Maybe he’s right. Maybe skiing needs to take place on man-made snow beneath man-made lights over a man-made slope in order to save the industry. But I doubt it. In the words (more or less) of the late Hunter S. Thompson: “Don’t confuse the sport of skiing with the industry of skiing.” Whether or not it’s being filmed, photographed, written about, marketed, or measured, what makes skiing such a great sport is that no matter what takes place while you’re doing it, at the very least you have managed to spend the day outdoors. And that, all by itself, is worth the effort. So if you have any friends planning a lifetime of indoor skiing, here are a few things I believe they will miss:
They will miss the opportunity to get lost, to pass through a gate and feel their stomach flutter as curiosity battles fear. They’ll miss the joy of skiing between the trees, when the words pine and aspen and cedar and spruce become more than just names of streets or condo complexes.

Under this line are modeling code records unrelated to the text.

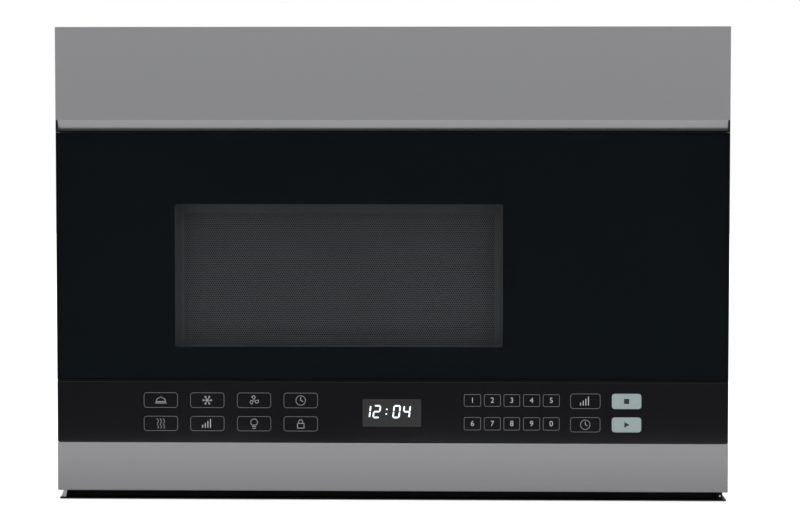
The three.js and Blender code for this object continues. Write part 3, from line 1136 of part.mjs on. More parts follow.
for (let index = 0; index < 3; index += 1) {
  add(`door_switch_${index + 1}`, switchBody(index), blackPlastic);
  add(`switch_plunger_${index + 1}`, plunger(index), whitePlastic);
}

// Plastic bracket that holds the switches behind the hook slots.
function interlockBracket() {
  const y0 = CASE_FRONT + SHEET + SEAT;
  const low = HOOK_Z[0] - 26;
  const high = HOOK_Z[1] + 26;
  const x = LATCH_X - SWITCH_WIDTH / 2 - SEAT;
  const wall = block(x - MOULD, x, y0, SWITCH_FRONT + SWITCH_LENGTH + 4, low, high);
  const foot = block(x - 14, LATCH_X + 20, y0, y0 + MOULD, low, high);
  const slots = HOOK_Z.map((z) => hookSlot(z, y0 - 1, y0 + MOULD + 1, HOOK_SLOT_MARGIN + 0.4));
  const shelfZ = [switchZ[0] - SWITCH_THICK / 2 - SEAT, switchZ[2] - SWITCH_THICK / 2 - SEAT];
  const shelves = shelfZ.map((z) => block(x - 1, LATCH_X + SWITCH_WIDTH / 2, SWITCH_FRONT + 4,
    SWITCH_FRONT + SWITCH_LENGTH, z - 1.6, z));
  const windows = block(x - MOULD - 1, x + 1, SWITCH_FRONT, SWITCH_FRONT + SWITCH_LENGTH - 4,
    HOOK_Z[0] + 30, HOOK_Z[1] - 30);
  return cut(join([wall, foot, ...shelves]), [...slots, windows]);
}
add('interlock_bracket', interlockBracket(), whitePlastic);

// ---------------------------------------------------------------- ventilation

const BLOWER_Y = OUTLET_Y - 28;
const SCROLL_START = WHEEL_RADIUS + 4;
const SCROLL_END = WHEEL_RADIUS + 13;
const BLOWER_Z = CAVITY_TOP + SHEET + SCROLL_END;
const SCROLL_MOUTH = HEIGHT - 19;
const SCROLL_INNER_X = 36;
const SCROLL_WIDTH = WHEEL_LENGTH + 8;
const INLET_RADIUS = WHEEL_RADIUS - 9;
const MOTOR_LENGTH = 62;
const SHAFT = 3;                  // radius of the blower shaft

// Scroll outline in Y and Z, grown by a margin: the spiral opens from the tongue round to the outlet.
function scrollOutline(margin, mouth) {
  const steps = 15;
  const points = [[BLOWER_Y + 4 - margin, mouth]];
  for (let index = 0; index <= steps; index += 1) {
    const angle = Math.PI / 2 + (index / steps) * 1.5 * Math.PI;
    const radius = SCROLL_START + (SCROLL_END - SCROLL_START) * (index / steps) + margin;
    points.push([BLOWER_Y + radius * Math.cos(angle), BLOWER_Z + radius * Math.sin(angle)]);
  }
  points.push([BLOWER_Y + SCROLL_END + margin, mouth]);
  return points;
}
function blowerScroll(side) {
  const innerX = side * SCROLL_INNER_X;
  const outerX = side * (SCROLL_INNER_X + SCROLL_WIDTH);
  const low = Math.min(innerX, outerX);
  const high = Math.max(innerX, outerX);
  const shell = pushed('x', scrollOutline(0, SCROLL_MOUTH), low, high)
    .subtract(pushed('x', scrollOutline(-SHEET, SCROLL_MOUTH + 1), low + SHEET, high - SHEET));
  const inlets = rod('x', INLET_RADIUS, low - 2, high + 2, BLOWER_Y, BLOWER_Z, 20);
  return cut(shell, [inlets]);
}
add('blower_scroll_left', blowerScroll(-1), greyPlastic);
add('blower_scroll_right', blowerScroll(1), greyPlastic);

// Squirrel cage wheel about its own axis: end ring, middle disc, back ring and forward curved blades.
function blowerWheel(side) {
  const sides = WHEEL_BLADES * 2;
  const across = (x, thickness) => [Math.min(x, x + thickness), Math.max(x, x + thickness)];
  const half = WHEEL_LENGTH / 2;
  const bladeInner = WHEEL_RADIUS - 7;
  const backX = -side * half;
  const frontX = side * half;
  const hubDisc = rod('x', WHEEL_RADIUS, ...across(backX, side * 1.6), 0, 0, sides);
  const hub = rod('x', 8, ...across(backX, side * 16), 0, 0, 12);
  const [rimStart, rimEnd] = across(frontX, -side * 2);
  const rim = rod('x', WHEEL_RADIUS, rimStart, rimEnd, 0, 0, sides)
    .subtract(rod('x', bladeInner, rimStart - 1, rimEnd + 1, 0, 0, sides));
  const blades = [];
  for (let index = 0; index < WHEEL_BLADES; index += 1) {
    const turn = (index * 2 * Math.PI) / WHEEL_BLADES;
    const outline = [
      [bladeInner + 0.3, -1.2], [WHEEL_RADIUS - 3, 0.4], [WHEEL_RADIUS - 0.6, 3], [WHEEL_RADIUS - 3.8, 1.4],
      [bladeInner + 0.3, 0],
    ].map(([u, v]) => [u * Math.cos(turn) - v * Math.sin(turn), u * Math.sin(turn) + v * Math.cos(turn)]);
    blades.push(pushed('x', outline, -half + 0.8, half - 0.8));
  }
  const bore = rod('x', SHAFT + SEAT, -half - 1, half + 1, 0, 0, 12);
  return cut(join([hubDisc, hub, rim, ...blades]), [bore]);
}
const wheelX = SCROLL_INNER_X + SCROLL_WIDTH / 2;
for (const [name, side] of [['blower_wheel_left', -1], ['blower_wheel_right', 1]]) {
  const wheel = add(name, blowerWheel(side), greyPlastic);
  wheel.position.set(side * wheelX, BLOWER_Y, BLOWER_Z);
}
const shaftReach = wheelX - WHEEL_LENGTH / 2 + 17;
add('blower_shaft', rod('x', SHAFT, -shaftReach, shaftReach, BLOWER_Y, BLOWER_Z, 12), springSteel);

// Blower motor on a strap that stands on the oven's top.
function blowerMotor() {
  const can = rod('x', 34, -MOTOR_LENGTH / 2, MOTOR_LENGTH / 2, BLOWER_Y, BLOWER_Z, 20);
  const band = rod('x', 36, -10, 10, BLOWER_Y, BLOWER_Z, 20);
  const standZ = CAVITY_TOP + SHEET + SEAT;
  const stand = block(-10, 10, BLOWER_Y - 26, BLOWER_Y + 26, standZ, BLOWER_Z - 18);
  const foot = block(-24, 24, BLOWER_Y - 30, BLOWER_Y + 30, standZ, standZ + 1.6);
  const bore = rod('x', SHAFT + SEAT + 0.1, -MOTOR_LENGTH, MOTOR_LENGTH, BLOWER_Y, BLOWER_Z, 12);
  return cut(join([can, band, stand, foot]), [bore]);
}
add('blower_motor', blowerMotor(), ironCore);

// Collar in the outlet at the top and the flap that lets air out and keeps draughts from coming in.
const COLLAR_DEPTH = 16;
const FLAP_Y = OUTLET_Y + OUTLET_DEPTH / 2 - 6;
const FLAP_Z = HEIGHT - 6;
const FLAP_PIN = 1.5;
function exhaustCollar() {
  const halfX = OUTLET_WIDTH / 2 - SEAT;
  const halfY = OUTLET_DEPTH / 2 - SEAT;
  const wall = 1.2;
  const sleeve = block(-halfX, halfX, OUTLET_Y - halfY, OUTLET_Y + halfY, HEIGHT - COLLAR_DEPTH, HEIGHT - 0.2)
    .subtract(block(-halfX + wall, halfX - wall, OUTLET_Y - halfY + wall, OUTLET_Y + halfY - wall,
      HEIGHT - COLLAR_DEPTH - 1, HEIGHT + 1));
  const flangeTop = HEIGHT - SHEET - SEAT;
  const rim = 8;
  const left = -halfX + 0.5;
  const front = OUTLET_Y - halfY + 0.5;
  const flange = block(-halfX - rim, halfX + rim, OUTLET_Y - halfY - rim, OUTLET_Y + halfY + rim,
    flangeTop - wall, flangeTop)
    .subtract(block(left, -left, front, 2 * OUTLET_Y - front, flangeTop - 3, flangeTop + 1));
  const stop = block(left, -left, front, front + 4.5, FLAP_Z - 2 * wall, FLAP_Z - wall);
  const pinHoles = rod('x', FLAP_PIN + 0.2, -halfX - 1, halfX + 1, FLAP_Y, FLAP_Z, 16);
  return cut(join([sleeve, flange, stop]), [pinHoles]);
}
add('exhaust_collar', exhaustCollar(), zincSteel);
function damperFlap() {
  const halfX = OUTLET_WIDTH / 2 - 3;
  const plate = block(-halfX, halfX, OUTLET_Y - OUTLET_DEPTH / 2 + 3, FLAP_Y, FLAP_Z - 0.4, FLAP_Z + 0.4);
  const pinReach = OUTLET_WIDTH / 2 - SEAT - 0.2;
  const pin = rod('x', FLAP_PIN, -pinReach, pinReach, FLAP_Y, FLAP_Z, 16);
  const hem = block(-halfX, halfX, OUTLET_Y - OUTLET_DEPTH / 2 + 3, OUTLET_Y - OUTLET_DEPTH / 2 + 3.8,
    FLAP_Z - 0.4, FLAP_Z + 3);
  return join([plate, pin, hem]);
}
add('damper_flap', damperFlap(), aluminium);

// Charcoal filter that cleans the air when it goes back into the room.
function charcoalFilter() {
  const y0 = SIDE_FRONT + 6;
  const low = BEVEL_BOTTOM + 44;
  const high = HEIGHT - 8;
  const edge = { left: -150, right: 150, low, high };
  const frame = frameRing(edge, inset(edge, 4), y0, y0 + 10);
  const core = block(edge.left + 3, edge.right - 3, y0 + 2, y0 + 8, low + 3, high - 3);
  return frame.add(core);
}
add('charcoal_filter', charcoalFilter(), charcoal);

export default microwave;
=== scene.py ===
"""Finishes, printed panel, door window and studio stage of an over the range microwave oven."""

import json
import math

import bmesh
import bpy
from bpy.props import FloatProperty, FloatVectorProperty, PointerProperty
from mathutils import Matrix, Vector


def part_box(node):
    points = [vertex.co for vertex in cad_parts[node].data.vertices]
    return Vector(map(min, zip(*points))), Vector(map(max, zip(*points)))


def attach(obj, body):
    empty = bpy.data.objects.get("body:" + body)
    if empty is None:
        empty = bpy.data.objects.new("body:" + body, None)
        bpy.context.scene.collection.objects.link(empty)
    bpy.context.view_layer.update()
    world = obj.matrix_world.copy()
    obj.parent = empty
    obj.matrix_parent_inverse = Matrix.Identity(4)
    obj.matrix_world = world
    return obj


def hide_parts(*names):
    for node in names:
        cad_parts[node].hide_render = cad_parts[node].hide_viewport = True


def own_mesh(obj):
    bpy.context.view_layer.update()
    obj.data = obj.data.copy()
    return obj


bl_info = {
    "name": "Over the range microwave finishes",
    "version": (1, 0, 0),
    "blender": (4, 5, 0),
    "location": "View3D > Sidebar > Microwave",
    "description": "Gives an over the range microwave its finishes, printed keys, door window and stage",
    "category": "Object",
}

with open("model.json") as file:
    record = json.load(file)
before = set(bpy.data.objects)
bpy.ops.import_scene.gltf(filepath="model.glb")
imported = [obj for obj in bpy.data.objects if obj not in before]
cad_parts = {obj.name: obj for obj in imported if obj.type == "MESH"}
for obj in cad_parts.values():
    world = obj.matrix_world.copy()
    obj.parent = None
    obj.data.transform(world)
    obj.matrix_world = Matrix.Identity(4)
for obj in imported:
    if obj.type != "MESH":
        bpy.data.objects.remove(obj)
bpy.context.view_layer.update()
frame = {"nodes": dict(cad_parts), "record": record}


# ---------------------------------------------------------------- settings

class FinishSettings(bpy.types.PropertyGroup):
    """Colours and roughness of the finishes that show most."""

    steel_color: FloatVectorProperty(
        name="Stainless", description="Colour of the brushed front panels",
        subtype="COLOR", size=3, min=0, max=1, default=(0.38, 0.38, 0.391))
    steel_roughness: FloatProperty(
        name="Stainless roughness", description="How far the brushed steel spreads a reflection",
        subtype="FACTOR", min=0, max=1, default=0.5)
    paint_color: FloatVectorProperty(
        name="Case paint", description="Colour of the painted case",
        subtype="COLOR", size=3, min=0, max=1, default=(0.0042, 0.0042, 0.0046))
    glass_tint: FloatVectorProperty(
        name="Door glass", description="Tint of the clear part of the door glass",
        subtype="COLOR", size=3, min=0, max=1, default=(0.62, 0.65, 0.66))
    print_color: FloatVectorProperty(
        name="Glass print", description="Black print behind the door glass",
        subtype="COLOR", size=3, min=0, max=1, default=(0.010, 0.0165, 0.022))
    edge_round: FloatProperty(
        name="Edge round", description="Radius that the edges of sheet and mouldings are eased to",
        subtype="DISTANCE", unit="LENGTH", min=0, max=0.002, default=0.0003)


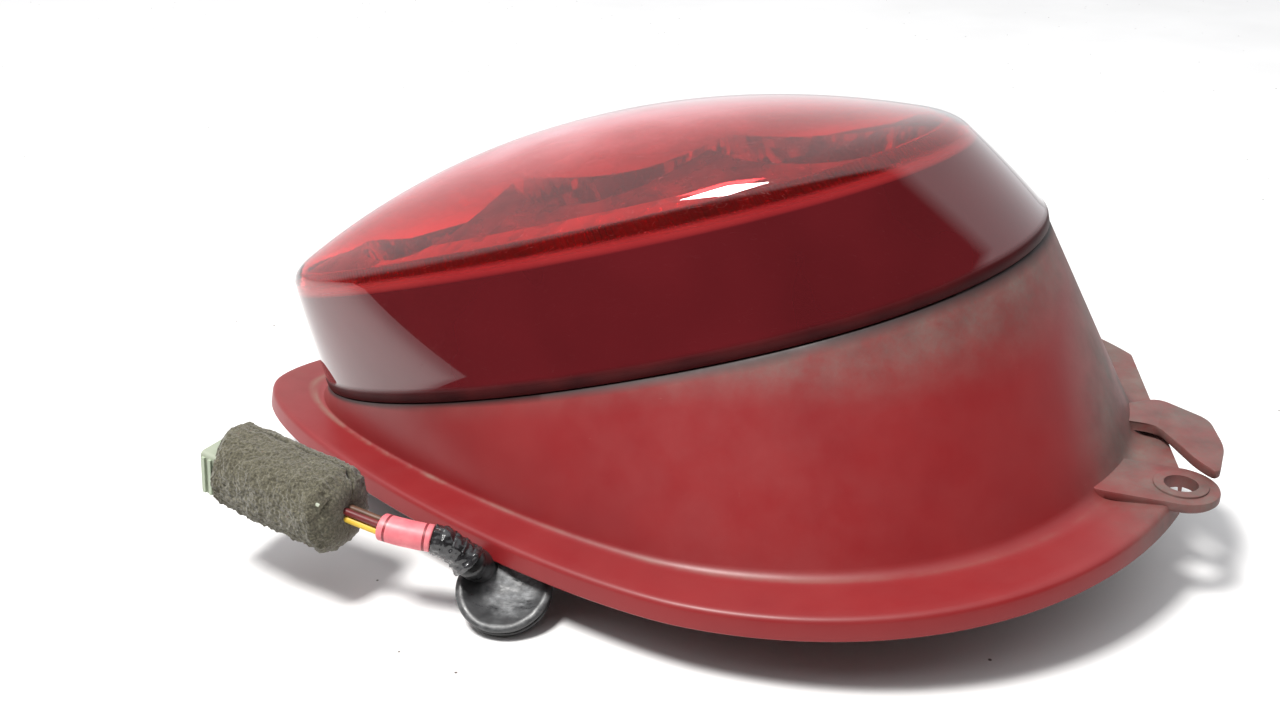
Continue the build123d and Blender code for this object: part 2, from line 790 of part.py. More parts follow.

They will miss the convex shape of a steep slope, where the fall line curves down and away like a basketball, leaving nothing to guide them but their heartbeat and a horizon. They will miss the nuance of spring, when the ability to hike quickly may be all that separates a good run from a great one. They will miss whiteouts, when even the most familiar terrain becomes new again. They’ll miss the smell of woodsmoke curling up from the valley in January. And the scent of an emerging forest in March. They will miss the odd juxtaposition of a winter morning, when the thunder of an avalanche bomb echoes through the silence of falling snow. They will miss the sanctity of a powder day, when every run feels like a good dream re-lived, satisfaction manifested, heaven under a pair of fat boards.
Indoor domes might be a substitute for bowling or lawn darts. They are not a substitute for skiing. Nothing is.